Just a clarification with (6): I experience this a whole lot. The client always changes scope. Are you suggesting that I don't budge and be firm about the scope agreement?
Also RE:elementary customer service. From what I understand is communicate with the client well (update them always and be responsive so that they won't be in the dark). Is that what you meant?
Again thank you :-)
While not particularly novel advice, the one thing I can advise (and I have to remind myself of this constantly) is to be cognizant of whether your spending too much time focusing on the inconsequential things (which seem psychically easier to deal with) than the important things.
In my case, I'm still trying to figure out a plan for getting initial work (which you might imagine is a pretty important thing), but I found myself debating for days about my new logo (which is pretty much guaranteed to never be looked at by anyone for longer than a few seconds at the top of my web page).
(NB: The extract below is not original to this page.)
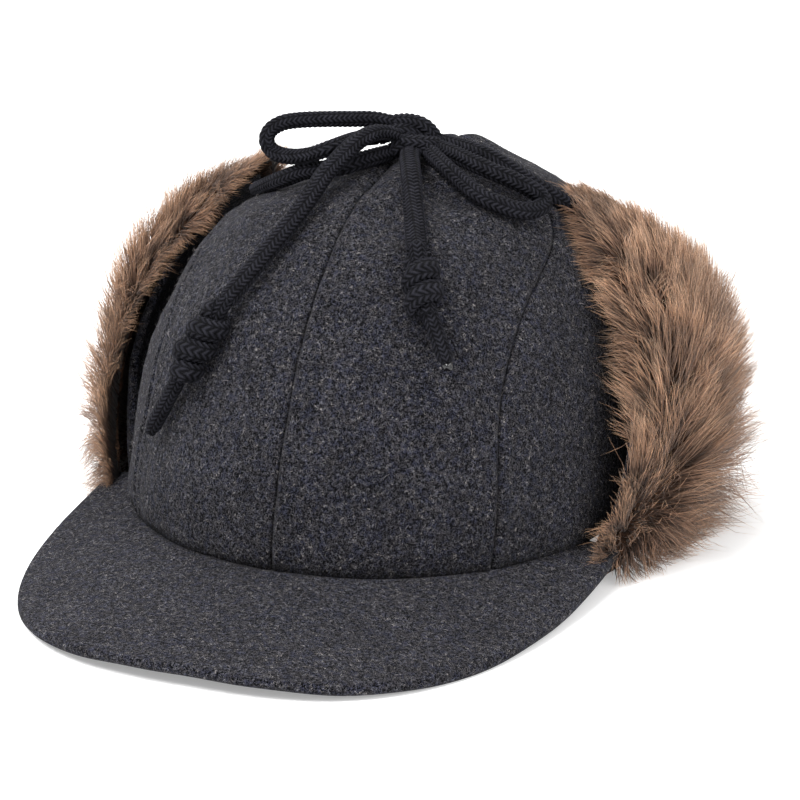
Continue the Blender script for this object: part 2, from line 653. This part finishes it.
SEAMS = (lambda up: 0 * up, seam_turn, lambda up: -seam_turn(up), lambda up: 0 * up + 180)
STITCHED = 5 * MM                                # from the seam to its topstitching
SEAM_DEPTH, SEAM_WIDTH = 1.15 * MM, 0.75 * MM
RIDGE = 0.42 * MM
PULL_DEPTH, PULL_WIDTH = 0.38 * MM, 0.6 * MM     # the groove that the stitches pull


def seam_relief(turn, up):
    """How far the seams raise or lower the cloth"""
    height = np.zeros(len(up))
    fade = 1 - eased(up, 0.9, 1.0)
    for number, seam in enumerate(SEAMS):
        away = np.abs(off_seam(turn, up, seam))
        pucker = 1 + 0.5 * ripples(np.stack([up, up * 0, up * 0], axis=1), 0.06, 40 + number)
        height -= SEAM_DEPTH * np.exp(-(away / SEAM_WIDTH) ** 2)
        height += RIDGE * pucker * (1 - eased(away, STITCHED - 0.6 * MM, STITCHED + 1.6 * MM))
        height -= PULL_DEPTH * np.exp(-((away - STITCHED) / PULL_WIDTH) ** 2)
    return height * fade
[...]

I've also spent hours figuring out systems for how I'm going to handle invoicing, client management, output delivery, branding and marketing, etc.
All of those things are certainly important to do, but I find it's way too easy for me to focus my energy on them, instead of the elephant in the room.
Good luck though.
I have another quesiton that's been bothering me:
Let's say I contacted my old company. I know that there are developers there that knows better than me (with regards to programming). Should I still pursue consulting there? What should I do?
P.S. Let's say I see the project that's going to be done would fit perfectly well with PHP, it's adequate and saves the company money. Then there are the developers that are .NET programmers and they are pushing that although let's say for the sake of argument, PHP would suffice.